Churn rate is arguably the most critical metric for any SaaS business. It represents the percentage of customers who stop using your service within a given period. High churn indicates a fundamental problem with your product, customer experience, or value proposition. Conversely, a low churn rate signifies customer satisfaction, loyalty, and a sustainable business model.
Understanding and actively managing churn is not just about tracking a number; it's about fostering long-term customer relationships and ensuring predictable revenue growth. High churn can erode your customer base faster than you can acquire new ones, leading to a treadmill effect where you're constantly trying to replace lost customers.
There are two primary ways to calculate churn rate: Customer Churn and Revenue Churn. Both are important, but they tell slightly different stories.
Customer Churn Rate measures the number of customers lost in a period. This gives you a clear picture of how many individuals or companies have left your service.
Customer Churn Rate = (Number of customers lost during period / Total number of customers at the beginning of period) * 100For example, if you start a month with 100 customers and lose 5, your customer churn rate is 5%.
Revenue Churn Rate measures the amount of recurring revenue lost in a period. This is crucial because losing a few high-value customers can be more detrimental than losing many low-value ones.

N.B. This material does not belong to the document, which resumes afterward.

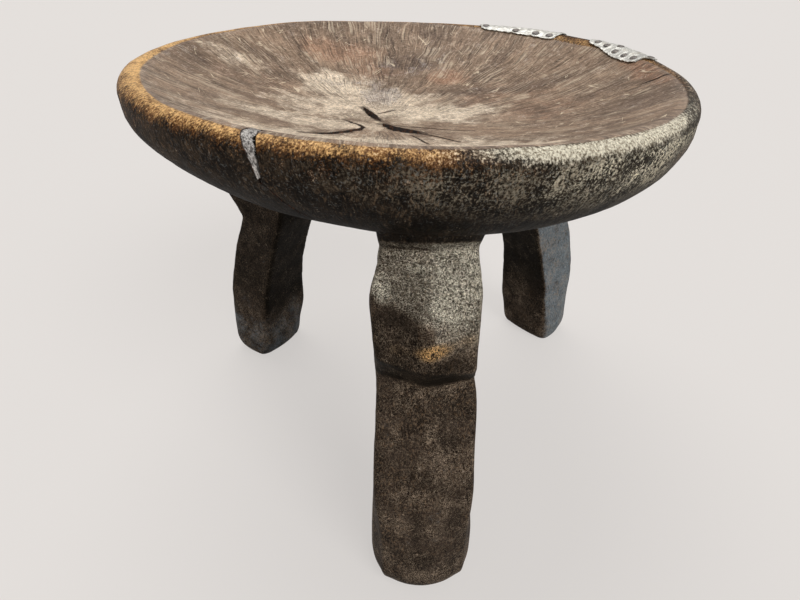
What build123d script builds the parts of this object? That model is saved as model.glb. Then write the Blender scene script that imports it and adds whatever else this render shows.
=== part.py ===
from build123d import *
import math
import os

# Seat: a thick dished disc, round about its own axis
seat_radius = 178.5
seat_height = 284.0      # crest of the rim above the floor, on the seat's axis
seat_lean = 2.0          # degrees: the seat dips towards +X
rim_round = 8.0          # radius of the rim's outer shoulder
lip_width = 8.5          # from the crest in to the dish's edge
lip_round = 14.5         # radius of the rim's inner shoulder
dish_depth = 38.0        # all depths and drops are from the crest down
dish_edge_slope = 0.55
belly_depth = 74.0
belly_high = (4.5, 21.5)     # inset from the widest circle, drop below the crest
belly_mid = (13.5, 37.0)
belly_low = (29.5, 52.5)
belly_flat = (60.0, 66.0)

# Legs: squared, splayed posts with a faceted knee under the seat
leg_corner = 8.0
leg_ridge = 5.0          # how far the middle ridge stands out of the outer face
foot_round = 14.0        # height over which the foot is rounded off
sole_out = 10.0          # the sole's edges, in from the foot's
sole_in = 5.0
neck_drop = 66.0         # neck line below the crest
knee_upper = 28.0        # neck line down to the knee's ridge
knee_lower = 18.0        # ridge down to the knee's lower edge
knee_undercut = 28.0     # lower edge down to the shank
bow_high_level = 110.0   # the shank bows outwards between these two levels
bow_low_level = 65.0
leg_inside_seat = 34.0   # how far below the crest the legs end in the wood

# Outer ridge of a leg, inwards from its foot's
bow_low_inset = 2.0
bow_high_inset = 10.0
shank_inset = 22.5
edge_inset = 5.0
knee_inset = 13.0
neck_inset = 31.0
flare_inset = 12.0

# Inner face of a leg, inwards from its foot's
bow_low_in = 3.0
bow_high_in = 14.0
shank_in = 27.0
edge_in = 31.0
knee_in = 34.0
neck_in = 37.0
flare_in = 44.0

# Each leg: direction, reach of its foot from the axis, width, depth from inner face to ridge
front_leg = (-89.7, 173.0, 59.0, 44.0)
left_leg = (145.7, 179.5, 51.0, 43.0)
right_leg = (38.1, 188.5, 51.0, 44.0)

# Crack in the rim at the front left, partly filled
crack_direction = -117.0
crack_width = 7.0
crack_foot_width = 1.6
crack_drop = 30.0
crack_reach = 22.0       # from the widest circle in
crack_overrun = 5.0      # the cut starts this far outside the wood
filler_share = 0.62      # of the crack's width at the top

# Repair strips of thin sheet, bent over the rim and nailed down
sheet = 1.0
sheet_clearance = 0.3    # between the sheet and the wood under it
strip_inner_bend = 25.0  # degrees, from the crest to the strip's inner edge
strip_outer_bend = 60.0
left_strip = (44.5, 68.0)
right_strip = (10.0, 34.0)

nail_head_radius = 2.2
nail_head_height = 1.2
nail_shank_radius = 0.8
nail_length = 15.0
nail_point = 3.0
nail_tip_radius = 0.15
nail_skirt = 0.5         # the head reaches this far down, trimmed to the sheet

# Nails: direction round the rim, lean off the crest towards the outside
left_nails = [(64.5, 18.0), (56.5, 10.0), (50.8, 12.0), (46.4, 20.0), (48.6, 44.0)]
right_nails = [(32.2, 28.0), (27.5, 12.0), (20.6, -11.0), (15.8, -11.0), (12.2, 14.0), (25.0, 44.0)]

crest_radius = seat_radius - rim_round
dish_radius = crest_radius - lip_width
lip_drop = lip_round - math.sqrt(lip_round ** 2 - lip_width ** 2)
neck_level = seat_height - neck_drop
knee_level = neck_level - knee_upper
edge_level = knee_level - knee_lower
shank_level = edge_level - knee_undercut


def in_seat(shape):
    """From the seat's own frame, with the crest at z = 0, to where the seat stands.

    It leans about the middle of its widest circle, so that circle stays centred.
    """
    return Pos(0, 0, seat_height - rim_round) * Rot(0, seat_lean, 0) * Pos(0, 0, rim_round) * shape


def seat_blank():
    """The disc before its hollow is cut."""
    belly = [(seat_radius, -rim_round)]
    for inset, drop in (belly_high, belly_mid, belly_low, belly_flat):
        belly.append((seat_radius - inset, -drop))
    belly.append((0, -belly_depth))
    with BuildSketch(Plane.XZ) as outline:
        with BuildLine():
            Line((0, 0), (crest_radius, 0))
            RadiusArc((crest_radius, 0), (seat_radius, -rim_round), rim_round)
            Spline(*belly, tangents=[(0, -1), (-1, 0)])
            Line((0, -belly_depth), (0, 0))
        make_face()
    return revolve(outline.sketch, Axis.Z)


def dish_hollow():
    """What is carved out of the disc, with the air above it."""
    headroom = 20.0
    edge = (dish_radius, -lip_drop)
    with BuildSketch(Plane.XZ) as outline:
        with BuildLine():
            Line((0, headroom), (crest_radius, headroom))
            Line((crest_radius, headroom), (crest_radius, 0))
            RadiusArc((crest_radius, 0), edge, -lip_round)
            Spline(edge, (0, -dish_depth), tangents=[(-1, -dish_edge_slope), (-1, 0)])
            Line((0, -dish_depth), (0, headroom))
        make_face()
    return revolve(outline.sketch, Axis.Z)


def leg_section(level, inner, outer, width, corner):
    """Flat inner face, two sides, and an outer face with a ridge down its middle."""
    half = width / 2
    corners = [
        (inner, -half),
        (outer - leg_ridge, -half),
        (outer, 0),
        (outer - leg_ridge, half),
        (inner, half),
    ]
    outline = make_face(Polyline(*corners, close=True))
    rounded = fillet(outline.vertices(), corner)
    return Pos(0, 0, level) * rounded


def leg(direction, reach, width, depth):
    """One leg, from its sole up into the seat."""
    inner = reach - depth
    flare_level = seat_height - leg_inside_seat
    shank = width * 0.92
    sections = [
        leg_section(0, inner + sole_in, reach - sole_out, width * 0.8, leg_corner * 1.3),
        leg_section(foot_round, inner, reach, width * 0.98, leg_corner * 1.4),
        leg_section(bow_low_level, inner - bow_low_in, reach - bow_low_inset, width, leg_corner * 1.2),
        leg_section(bow_high_level, inner - bow_high_in, reach - bow_high_inset, width * 0.97, leg_corner),
        leg_section(shank_level, inner - shank_in, reach - shank_inset, shank, leg_corner),
        leg_section(edge_level, inner - edge_in, reach - edge_inset, width * 0.98, leg_corner),
        leg_section(knee_level, inner - knee_in, reach - knee_inset, width * 0.98, leg_corner),
        leg_section(neck_level, inner - neck_in, reach - neck_inset, width * 0.85, leg_corner),
        leg_section(flare_level, inner - flare_in, reach - flare_inset, width, leg_corner),
    ]
    return Rot(0, 0, direction) * loft(sections, ruled=True)


def crack_wedge(top_width):
    """A wedge down through the rim, flush with the crack's near side."""
    near = -crack_width / 2
    side = [
        (near, crack_overrun),
        (near + top_width, crack_overrun),
        (near + (crack_width + crack_foot_width) / 2, -crack_drop),
        (near + (crack_width - crack_foot_width) / 2, -crack_drop),
    ]
    start = Plane.YZ.offset(seat_radius - crack_reach)
    outline = start * make_face(Polyline(*side, close=True))
    return Rot(0, 0, crack_direction) * extrude(outline, amount=crack_reach + crack_overrun)


def nail_blank():
    """One nail, point down: a shank that runs up into its head, and the head with its skirt."""
    shank_top = nail_head_height / 2
    straight = nail_length - nail_point + shank_top
    shank = Pos(0, 0, shank_top - straight / 2) * Cylinder(nail_shank_radius, straight)
    taper = Cone(nail_shank_radius, nail_tip_radius, nail_point, rotation=(180, 0, 0))
    point = Pos(0, 0, shank_top - straight - nail_point / 2) * taper
    ball_radius = (nail_head_radius ** 2 + nail_head_height ** 2) / (2 * nail_head_height)
    dome = Pos(0, 0, nail_head_height - ball_radius) * Sphere(ball_radius)
    cap = dome & Pos(0, 0, nail_head_height / 2) * Cylinder(nail_head_radius, nail_head_height)
    skirt = Pos(0, 0, -nail_skirt / 2) * Cylinder(nail_head_radius, nail_skirt)
    return shank + point, cap + skirt


def on_rim(direction, lean, shape):
    """Put a shape on the strips' outer surface, its +Z square to the rim there."""
    shoulder = rim_round if lean >= 0 else lip_round
    centre = Pos(crest_radius, 0, -shoulder)
    height = shoulder + sheet_clearance + sheet
    return in_seat(Rot(0, 0, direction) * centre * Rot(0, lean, 0) * Pos(0, 0, height) * shape)


def strip_edge(shoulder, bend, lift):
    """A point of the strip's section, bend degrees round from the crest."""
    angle = math.radians(bend)
    radius = shoulder + lift
    return (crest_radius + radius * math.sin(angle), radius * math.cos(angle) - shoulder)


def strip_blank(start, end):
    """Thin sheet bent over the rim, with no holes yet."""
    under = sheet_clearance
    over = sheet_clearance + sheet
    inner = -strip_inner_bend
    outer = strip_outer_bend
    with BuildSketch(Plane.XZ) as outline:
        with BuildLine():
            RadiusArc(strip_edge(lip_round, inner, under), (crest_radius, under), lip_round + under)
            RadiusArc((crest_radius, under), strip_edge(rim_round, outer, under), rim_round + under)
            Line(strip_edge(rim_round, outer, under), strip_edge(rim_round, outer, over))
            RadiusArc(strip_edge(rim_round, outer, over), (crest_radius, over), -rim_round - over)
            RadiusArc((crest_radius, over), strip_edge(lip_round, inner, over), -lip_round - over)
            Line(strip_edge(lip_round, inner, over), strip_edge(lip_round, inner, under))
        make_face()
    return in_seat(Rot(0, 0, start) * revolve(outline.sketch, Axis.Z, revolution_arc=end - start))


def stool_carving():
    """Seat and legs as carved, sound all round."""
    body = in_seat(seat_blank())
    for sizes in (front_leg, left_leg, right_leg):
        body = body + leg(*sizes)
    return body - in_seat(dish_hollow())


shank_blank, head_blank = nail_blank()
nail_places = left_nails + right_nails
shanks = [on_rim(direction, lean, shank_blank) for direction, lean in nail_places]
heads = [on_rim(direction, lean, head_blank) for direction, lean in nail_places]

carving = stool_carving()
filler = in_seat(crack_wedge(crack_width * filler_share)) & carving
stool_body = carving - in_seat(crack_wedge(crack_width)) - shanks
strip_left = strip_blank(*left_strip) - shanks[:len(left_nails)]
strip_right = strip_blank(*right_strip) - shanks[len(left_nails):]

nails = []
for place, (shank, head) in enumerate(zip(shanks, heads)):
    strip = strip_left if place < len(left_nails) else strip_right
    nails.append((shank + head) - strip)

os.makedirs("parts", exist_ok=True)
export_step(stool_body, "parts/stool_body.step")
export_step(filler, "parts/crack_filler.step")
export_step(strip_left, "parts/rim_strip_left.step")
export_step(strip_right, "parts/rim_strip_right.step")
export_step(Compound(children=nails), "parts/strip_nails.step")
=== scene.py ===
import math
import bmesh
import bpy
import numpy as np
from mathutils import Matrix, Vector, noise
from mathutils.bvhtree import BVHTree


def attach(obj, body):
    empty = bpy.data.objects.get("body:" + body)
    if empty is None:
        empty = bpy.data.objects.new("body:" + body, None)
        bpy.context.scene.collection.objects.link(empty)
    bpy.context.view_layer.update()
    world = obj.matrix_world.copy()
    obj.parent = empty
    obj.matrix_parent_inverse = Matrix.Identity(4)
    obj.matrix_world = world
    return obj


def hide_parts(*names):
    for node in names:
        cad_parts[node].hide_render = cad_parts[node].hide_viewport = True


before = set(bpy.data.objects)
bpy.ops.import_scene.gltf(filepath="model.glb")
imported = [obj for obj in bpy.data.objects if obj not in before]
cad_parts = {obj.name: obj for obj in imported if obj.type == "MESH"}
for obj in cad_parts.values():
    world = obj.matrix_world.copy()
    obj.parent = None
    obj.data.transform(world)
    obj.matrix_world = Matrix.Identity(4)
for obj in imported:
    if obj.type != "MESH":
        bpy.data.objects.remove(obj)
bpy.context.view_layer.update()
mm = 0.001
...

Revenue Churn Rate = (Revenue lost from churned customers during period / Total MRR at the beginning of period) * 100It's also important to consider Net Revenue Churn, which accounts for expansion revenue from existing customers (upgrades, cross-sells) offsetting the revenue lost from churn. A negative net revenue churn is the holy grail for SaaS businesses, meaning you're growing revenue from your existing customer base even after accounting for churn.